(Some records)

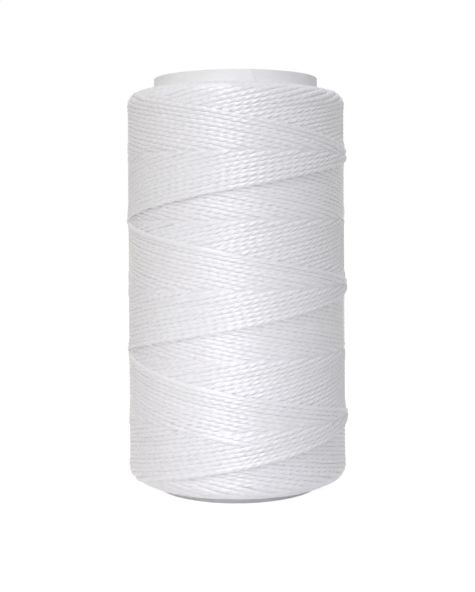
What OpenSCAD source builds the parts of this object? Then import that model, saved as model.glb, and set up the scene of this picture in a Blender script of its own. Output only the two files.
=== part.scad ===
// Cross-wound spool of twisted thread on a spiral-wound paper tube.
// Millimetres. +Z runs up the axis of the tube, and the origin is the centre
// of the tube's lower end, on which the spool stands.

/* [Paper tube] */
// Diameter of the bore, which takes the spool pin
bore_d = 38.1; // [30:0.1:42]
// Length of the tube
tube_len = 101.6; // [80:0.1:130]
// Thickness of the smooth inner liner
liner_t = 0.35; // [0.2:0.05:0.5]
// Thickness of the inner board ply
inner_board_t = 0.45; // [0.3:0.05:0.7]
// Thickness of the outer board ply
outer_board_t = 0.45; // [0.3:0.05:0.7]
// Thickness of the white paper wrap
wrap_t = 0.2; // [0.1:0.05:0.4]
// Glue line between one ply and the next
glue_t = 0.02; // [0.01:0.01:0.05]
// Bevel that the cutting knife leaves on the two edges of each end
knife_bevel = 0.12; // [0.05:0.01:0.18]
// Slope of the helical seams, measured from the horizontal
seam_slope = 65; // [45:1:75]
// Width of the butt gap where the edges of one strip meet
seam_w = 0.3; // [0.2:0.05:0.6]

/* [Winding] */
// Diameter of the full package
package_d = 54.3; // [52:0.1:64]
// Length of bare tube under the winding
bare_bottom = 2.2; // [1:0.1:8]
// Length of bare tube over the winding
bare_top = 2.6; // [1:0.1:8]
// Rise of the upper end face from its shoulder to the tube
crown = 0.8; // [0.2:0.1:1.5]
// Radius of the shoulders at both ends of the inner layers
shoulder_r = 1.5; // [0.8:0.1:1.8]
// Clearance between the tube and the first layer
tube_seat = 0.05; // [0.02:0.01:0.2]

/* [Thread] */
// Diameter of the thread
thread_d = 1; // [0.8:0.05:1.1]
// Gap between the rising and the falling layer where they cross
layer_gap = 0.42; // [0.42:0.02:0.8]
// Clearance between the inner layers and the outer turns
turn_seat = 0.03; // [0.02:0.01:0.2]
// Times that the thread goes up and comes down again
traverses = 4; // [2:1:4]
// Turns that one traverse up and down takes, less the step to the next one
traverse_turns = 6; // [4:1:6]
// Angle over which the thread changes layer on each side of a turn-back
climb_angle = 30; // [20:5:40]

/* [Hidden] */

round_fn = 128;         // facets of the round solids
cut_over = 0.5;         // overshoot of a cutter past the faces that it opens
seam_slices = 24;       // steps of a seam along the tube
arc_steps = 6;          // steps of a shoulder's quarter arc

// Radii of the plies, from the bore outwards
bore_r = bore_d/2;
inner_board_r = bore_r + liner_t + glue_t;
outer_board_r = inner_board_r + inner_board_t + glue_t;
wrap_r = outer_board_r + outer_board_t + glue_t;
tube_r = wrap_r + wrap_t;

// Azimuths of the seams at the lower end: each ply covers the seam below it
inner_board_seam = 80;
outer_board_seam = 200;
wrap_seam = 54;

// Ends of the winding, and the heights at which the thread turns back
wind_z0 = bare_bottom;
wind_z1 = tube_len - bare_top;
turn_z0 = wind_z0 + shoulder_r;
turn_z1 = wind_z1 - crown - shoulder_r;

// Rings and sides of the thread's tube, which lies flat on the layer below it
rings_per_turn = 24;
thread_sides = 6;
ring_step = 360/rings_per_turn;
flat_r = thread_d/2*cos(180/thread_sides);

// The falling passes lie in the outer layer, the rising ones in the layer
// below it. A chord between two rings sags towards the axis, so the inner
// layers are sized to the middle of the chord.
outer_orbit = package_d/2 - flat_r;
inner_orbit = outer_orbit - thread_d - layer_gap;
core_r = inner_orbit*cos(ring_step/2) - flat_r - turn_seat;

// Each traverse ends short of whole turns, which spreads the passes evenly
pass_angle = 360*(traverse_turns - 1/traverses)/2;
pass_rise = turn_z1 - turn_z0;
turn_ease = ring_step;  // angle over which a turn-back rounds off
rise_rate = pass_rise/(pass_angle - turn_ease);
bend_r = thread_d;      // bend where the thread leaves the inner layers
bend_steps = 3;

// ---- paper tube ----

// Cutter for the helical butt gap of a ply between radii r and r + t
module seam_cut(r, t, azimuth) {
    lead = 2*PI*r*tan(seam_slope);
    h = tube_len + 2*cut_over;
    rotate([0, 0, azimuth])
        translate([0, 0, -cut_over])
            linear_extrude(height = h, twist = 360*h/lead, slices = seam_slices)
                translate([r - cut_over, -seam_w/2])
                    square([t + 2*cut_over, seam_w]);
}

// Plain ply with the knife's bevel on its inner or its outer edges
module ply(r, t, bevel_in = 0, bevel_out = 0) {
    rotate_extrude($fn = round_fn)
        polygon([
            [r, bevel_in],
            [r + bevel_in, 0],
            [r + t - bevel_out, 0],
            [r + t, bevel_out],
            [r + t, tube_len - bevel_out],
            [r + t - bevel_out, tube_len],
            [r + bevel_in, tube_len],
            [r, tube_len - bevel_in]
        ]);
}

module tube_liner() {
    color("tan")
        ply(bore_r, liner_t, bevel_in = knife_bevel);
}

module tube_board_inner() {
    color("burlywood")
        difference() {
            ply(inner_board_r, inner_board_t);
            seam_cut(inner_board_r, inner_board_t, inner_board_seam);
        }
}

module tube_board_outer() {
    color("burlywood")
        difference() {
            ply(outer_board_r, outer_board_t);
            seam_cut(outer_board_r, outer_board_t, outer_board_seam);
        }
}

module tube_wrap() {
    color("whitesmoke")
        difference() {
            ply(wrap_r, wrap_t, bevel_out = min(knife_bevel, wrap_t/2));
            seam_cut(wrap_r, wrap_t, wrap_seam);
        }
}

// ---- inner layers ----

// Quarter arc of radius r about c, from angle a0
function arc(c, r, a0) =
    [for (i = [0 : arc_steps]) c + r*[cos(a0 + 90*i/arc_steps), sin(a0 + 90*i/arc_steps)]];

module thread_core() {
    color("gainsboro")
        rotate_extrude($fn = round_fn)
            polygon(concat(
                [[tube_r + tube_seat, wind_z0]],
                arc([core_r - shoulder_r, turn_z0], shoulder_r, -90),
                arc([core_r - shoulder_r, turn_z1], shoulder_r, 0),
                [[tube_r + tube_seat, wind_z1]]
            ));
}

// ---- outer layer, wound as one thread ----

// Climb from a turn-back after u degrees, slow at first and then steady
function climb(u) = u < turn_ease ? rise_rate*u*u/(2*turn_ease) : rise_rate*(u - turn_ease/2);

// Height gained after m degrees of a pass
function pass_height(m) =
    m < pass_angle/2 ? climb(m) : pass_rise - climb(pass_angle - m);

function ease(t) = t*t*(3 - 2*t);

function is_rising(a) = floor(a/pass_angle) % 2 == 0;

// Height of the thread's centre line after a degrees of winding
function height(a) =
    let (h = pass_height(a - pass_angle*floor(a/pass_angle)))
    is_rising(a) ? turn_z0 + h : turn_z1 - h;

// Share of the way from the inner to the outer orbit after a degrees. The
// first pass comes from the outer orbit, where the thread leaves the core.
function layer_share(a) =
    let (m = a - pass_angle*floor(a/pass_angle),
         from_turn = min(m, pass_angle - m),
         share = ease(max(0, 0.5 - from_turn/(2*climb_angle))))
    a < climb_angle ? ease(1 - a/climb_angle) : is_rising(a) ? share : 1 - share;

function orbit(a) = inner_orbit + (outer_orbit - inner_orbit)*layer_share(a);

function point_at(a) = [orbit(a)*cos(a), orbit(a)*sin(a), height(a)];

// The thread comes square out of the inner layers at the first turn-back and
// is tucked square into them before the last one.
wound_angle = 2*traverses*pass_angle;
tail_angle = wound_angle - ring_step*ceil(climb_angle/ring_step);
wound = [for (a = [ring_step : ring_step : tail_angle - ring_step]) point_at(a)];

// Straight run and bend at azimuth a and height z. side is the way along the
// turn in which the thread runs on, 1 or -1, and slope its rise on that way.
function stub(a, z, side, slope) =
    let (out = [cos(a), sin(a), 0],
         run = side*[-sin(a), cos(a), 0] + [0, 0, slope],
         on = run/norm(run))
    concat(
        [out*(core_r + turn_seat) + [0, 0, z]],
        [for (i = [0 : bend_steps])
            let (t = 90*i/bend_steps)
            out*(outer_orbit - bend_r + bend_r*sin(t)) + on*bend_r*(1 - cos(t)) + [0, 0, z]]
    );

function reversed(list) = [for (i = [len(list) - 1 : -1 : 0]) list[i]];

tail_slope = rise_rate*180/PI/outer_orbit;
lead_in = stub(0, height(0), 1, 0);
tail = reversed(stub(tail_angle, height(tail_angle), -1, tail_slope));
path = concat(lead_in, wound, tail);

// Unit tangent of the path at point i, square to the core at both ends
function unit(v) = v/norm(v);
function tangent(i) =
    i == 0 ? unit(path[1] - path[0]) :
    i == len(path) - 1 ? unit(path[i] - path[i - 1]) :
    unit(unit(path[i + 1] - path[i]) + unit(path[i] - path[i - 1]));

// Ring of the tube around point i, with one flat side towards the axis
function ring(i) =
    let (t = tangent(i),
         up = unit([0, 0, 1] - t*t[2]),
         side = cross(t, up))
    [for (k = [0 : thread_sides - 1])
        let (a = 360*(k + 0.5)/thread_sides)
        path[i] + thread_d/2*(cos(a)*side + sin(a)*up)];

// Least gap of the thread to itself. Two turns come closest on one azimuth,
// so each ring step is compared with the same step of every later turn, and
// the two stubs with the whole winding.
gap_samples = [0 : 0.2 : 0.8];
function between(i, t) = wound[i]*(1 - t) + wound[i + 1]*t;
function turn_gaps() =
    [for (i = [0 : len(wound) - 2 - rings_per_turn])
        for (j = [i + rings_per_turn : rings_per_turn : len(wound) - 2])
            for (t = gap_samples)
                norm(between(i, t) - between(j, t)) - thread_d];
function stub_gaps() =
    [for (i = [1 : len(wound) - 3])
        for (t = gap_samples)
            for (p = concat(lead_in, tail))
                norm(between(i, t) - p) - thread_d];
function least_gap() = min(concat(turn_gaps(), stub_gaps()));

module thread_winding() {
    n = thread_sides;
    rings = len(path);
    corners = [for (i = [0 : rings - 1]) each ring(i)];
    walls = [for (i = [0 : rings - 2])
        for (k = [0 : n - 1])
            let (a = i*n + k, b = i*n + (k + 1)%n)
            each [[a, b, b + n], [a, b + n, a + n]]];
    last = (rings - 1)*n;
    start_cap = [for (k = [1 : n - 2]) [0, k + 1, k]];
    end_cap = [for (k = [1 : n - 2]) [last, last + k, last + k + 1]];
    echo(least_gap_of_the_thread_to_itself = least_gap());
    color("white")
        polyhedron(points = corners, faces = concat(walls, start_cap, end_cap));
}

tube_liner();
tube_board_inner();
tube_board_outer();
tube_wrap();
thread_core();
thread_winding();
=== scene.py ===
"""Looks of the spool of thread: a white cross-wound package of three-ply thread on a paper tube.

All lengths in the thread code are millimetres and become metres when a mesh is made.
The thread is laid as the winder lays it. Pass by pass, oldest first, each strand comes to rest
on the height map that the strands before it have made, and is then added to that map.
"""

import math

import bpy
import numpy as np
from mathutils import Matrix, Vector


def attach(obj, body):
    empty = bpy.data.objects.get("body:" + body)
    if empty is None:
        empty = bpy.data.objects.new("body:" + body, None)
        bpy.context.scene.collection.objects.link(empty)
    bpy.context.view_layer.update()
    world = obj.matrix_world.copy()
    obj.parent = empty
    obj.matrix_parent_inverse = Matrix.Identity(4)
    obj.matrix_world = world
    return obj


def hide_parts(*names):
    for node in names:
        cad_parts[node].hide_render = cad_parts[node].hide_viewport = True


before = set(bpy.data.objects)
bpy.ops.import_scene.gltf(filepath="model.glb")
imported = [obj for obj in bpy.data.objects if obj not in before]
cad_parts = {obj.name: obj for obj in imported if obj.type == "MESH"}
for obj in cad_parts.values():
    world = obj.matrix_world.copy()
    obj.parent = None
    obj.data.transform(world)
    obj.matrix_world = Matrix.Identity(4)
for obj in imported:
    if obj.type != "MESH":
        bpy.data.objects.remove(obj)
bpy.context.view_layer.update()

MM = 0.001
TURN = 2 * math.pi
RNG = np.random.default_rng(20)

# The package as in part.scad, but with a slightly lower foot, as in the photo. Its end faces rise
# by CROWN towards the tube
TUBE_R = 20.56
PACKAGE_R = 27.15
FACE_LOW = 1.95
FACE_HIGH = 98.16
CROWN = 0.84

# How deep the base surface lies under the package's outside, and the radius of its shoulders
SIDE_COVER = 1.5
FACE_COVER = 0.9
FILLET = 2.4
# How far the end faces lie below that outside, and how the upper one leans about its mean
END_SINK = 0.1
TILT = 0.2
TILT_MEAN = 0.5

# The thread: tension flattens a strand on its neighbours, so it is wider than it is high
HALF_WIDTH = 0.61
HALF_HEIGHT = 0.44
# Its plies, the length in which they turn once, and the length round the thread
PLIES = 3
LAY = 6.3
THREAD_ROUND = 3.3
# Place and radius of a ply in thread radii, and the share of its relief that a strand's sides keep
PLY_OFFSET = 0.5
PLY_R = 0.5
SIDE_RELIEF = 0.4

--

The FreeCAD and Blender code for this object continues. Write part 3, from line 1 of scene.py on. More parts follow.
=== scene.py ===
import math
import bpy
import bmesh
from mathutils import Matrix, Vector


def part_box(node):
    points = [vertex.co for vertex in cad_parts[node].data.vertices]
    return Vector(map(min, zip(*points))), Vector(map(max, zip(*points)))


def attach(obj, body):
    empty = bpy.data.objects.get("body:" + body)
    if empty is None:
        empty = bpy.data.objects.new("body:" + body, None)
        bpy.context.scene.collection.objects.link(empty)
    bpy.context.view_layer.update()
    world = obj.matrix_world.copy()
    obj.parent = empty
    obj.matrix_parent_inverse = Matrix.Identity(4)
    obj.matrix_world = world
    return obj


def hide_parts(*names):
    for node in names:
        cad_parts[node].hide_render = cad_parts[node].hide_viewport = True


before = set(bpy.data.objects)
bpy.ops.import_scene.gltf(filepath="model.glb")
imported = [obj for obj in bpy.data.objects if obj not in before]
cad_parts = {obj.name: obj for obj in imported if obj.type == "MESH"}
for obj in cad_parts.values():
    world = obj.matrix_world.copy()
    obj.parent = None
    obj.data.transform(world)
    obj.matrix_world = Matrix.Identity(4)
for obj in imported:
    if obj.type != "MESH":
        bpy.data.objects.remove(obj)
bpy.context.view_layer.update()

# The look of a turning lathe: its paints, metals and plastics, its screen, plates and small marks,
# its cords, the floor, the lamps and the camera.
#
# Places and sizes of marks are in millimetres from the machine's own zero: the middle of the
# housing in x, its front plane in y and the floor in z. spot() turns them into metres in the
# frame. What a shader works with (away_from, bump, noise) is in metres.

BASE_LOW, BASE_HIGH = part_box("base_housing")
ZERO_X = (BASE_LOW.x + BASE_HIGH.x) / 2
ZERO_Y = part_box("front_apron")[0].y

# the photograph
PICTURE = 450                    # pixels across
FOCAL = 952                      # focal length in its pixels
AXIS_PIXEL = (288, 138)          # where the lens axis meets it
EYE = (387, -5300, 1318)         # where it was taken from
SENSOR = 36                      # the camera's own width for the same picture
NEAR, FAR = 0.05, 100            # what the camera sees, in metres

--

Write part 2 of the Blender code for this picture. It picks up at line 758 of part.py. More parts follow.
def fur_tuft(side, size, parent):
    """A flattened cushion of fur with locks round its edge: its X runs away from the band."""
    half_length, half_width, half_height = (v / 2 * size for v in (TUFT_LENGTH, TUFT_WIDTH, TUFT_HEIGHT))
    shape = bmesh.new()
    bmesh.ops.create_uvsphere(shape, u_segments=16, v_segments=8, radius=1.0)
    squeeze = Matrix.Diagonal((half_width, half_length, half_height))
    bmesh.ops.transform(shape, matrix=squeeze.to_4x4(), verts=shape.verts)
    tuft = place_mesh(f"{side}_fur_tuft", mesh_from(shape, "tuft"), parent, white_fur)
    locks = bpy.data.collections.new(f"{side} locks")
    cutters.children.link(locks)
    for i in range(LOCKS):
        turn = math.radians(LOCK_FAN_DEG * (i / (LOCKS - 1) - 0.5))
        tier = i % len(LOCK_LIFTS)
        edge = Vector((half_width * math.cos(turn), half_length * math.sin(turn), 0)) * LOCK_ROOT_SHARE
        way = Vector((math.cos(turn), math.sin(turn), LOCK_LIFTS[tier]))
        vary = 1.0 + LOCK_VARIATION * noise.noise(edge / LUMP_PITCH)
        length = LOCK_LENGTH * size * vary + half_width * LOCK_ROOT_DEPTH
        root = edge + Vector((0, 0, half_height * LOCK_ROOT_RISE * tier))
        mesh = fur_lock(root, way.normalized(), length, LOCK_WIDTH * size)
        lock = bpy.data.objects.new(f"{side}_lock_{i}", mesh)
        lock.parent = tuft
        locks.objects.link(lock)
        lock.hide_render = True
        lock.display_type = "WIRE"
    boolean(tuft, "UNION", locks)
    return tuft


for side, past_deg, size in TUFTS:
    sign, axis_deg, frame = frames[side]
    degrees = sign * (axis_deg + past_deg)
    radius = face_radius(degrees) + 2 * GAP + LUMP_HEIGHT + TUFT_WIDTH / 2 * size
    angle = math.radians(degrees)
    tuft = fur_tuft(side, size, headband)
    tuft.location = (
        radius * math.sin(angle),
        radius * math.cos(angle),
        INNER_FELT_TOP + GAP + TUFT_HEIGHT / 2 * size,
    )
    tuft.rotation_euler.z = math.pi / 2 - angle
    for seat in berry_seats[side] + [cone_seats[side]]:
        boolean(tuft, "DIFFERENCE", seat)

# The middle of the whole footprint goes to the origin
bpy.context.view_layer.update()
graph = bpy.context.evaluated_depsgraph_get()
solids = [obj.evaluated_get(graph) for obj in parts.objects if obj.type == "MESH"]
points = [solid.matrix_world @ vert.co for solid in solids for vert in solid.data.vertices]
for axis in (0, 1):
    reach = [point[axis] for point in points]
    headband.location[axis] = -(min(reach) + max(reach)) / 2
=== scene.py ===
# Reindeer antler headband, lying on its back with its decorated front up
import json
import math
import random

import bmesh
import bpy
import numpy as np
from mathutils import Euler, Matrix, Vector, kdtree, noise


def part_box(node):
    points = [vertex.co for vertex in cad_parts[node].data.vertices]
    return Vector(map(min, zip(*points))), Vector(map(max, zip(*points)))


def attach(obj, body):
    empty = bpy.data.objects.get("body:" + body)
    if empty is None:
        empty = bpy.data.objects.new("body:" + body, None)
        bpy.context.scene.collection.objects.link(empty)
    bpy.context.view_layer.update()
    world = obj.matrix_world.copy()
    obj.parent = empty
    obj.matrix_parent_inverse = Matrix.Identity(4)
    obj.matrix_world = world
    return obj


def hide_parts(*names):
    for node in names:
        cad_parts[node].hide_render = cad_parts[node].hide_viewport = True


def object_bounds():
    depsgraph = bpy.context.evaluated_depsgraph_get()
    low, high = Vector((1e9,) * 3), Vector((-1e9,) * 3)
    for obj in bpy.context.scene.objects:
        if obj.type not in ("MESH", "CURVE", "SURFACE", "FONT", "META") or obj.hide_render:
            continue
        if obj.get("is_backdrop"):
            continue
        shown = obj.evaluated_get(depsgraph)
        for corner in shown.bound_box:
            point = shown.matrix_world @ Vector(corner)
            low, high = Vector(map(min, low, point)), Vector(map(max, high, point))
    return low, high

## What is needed
Begin at the line that has "What OpenSCAD source" in the entries above; stop after the line that has "seam_w = 0.3; // [0.2:0.05:0.6]". Transcribe exactly those lines and no others.

## Worked answer
What OpenSCAD source builds the parts of this object? Then import that model, saved as model.glb, and set up the scene of this picture in a Blender script of its own. Output only the two files.
=== part.scad ===
// Cross-wound spool of twisted thread on a spiral-wound paper tube.
// Millimetres. +Z runs up the axis of the tube, and the origin is the centre
// of the tube's lower end, on which the spool stands.

/* [Paper tube] */
// Diameter of the bore, which takes the spool pin
bore_d = 38.1; // [30:0.1:42]
// Length of the tube
tube_len = 101.6; // [80:0.1:130]
// Thickness of the smooth inner liner
liner_t = 0.35; // [0.2:0.05:0.5]
// Thickness of the inner board ply
inner_board_t = 0.45; // [0.3:0.05:0.7]
// Thickness of the outer board ply
outer_board_t = 0.45; // [0.3:0.05:0.7]
// Thickness of the white paper wrap
wrap_t = 0.2; // [0.1:0.05:0.4]
// Glue line between one ply and the next
glue_t = 0.02; // [0.01:0.01:0.05]
// Bevel that the cutting knife leaves on the two edges of each end
knife_bevel = 0.12; // [0.05:0.01:0.18]
// Slope of the helical seams, measured from the horizontal
seam_slope = 65; // [45:1:75]
// Width of the butt gap where the edges of one strip meet
seam_w = 0.3; // [0.2:0.05:0.6]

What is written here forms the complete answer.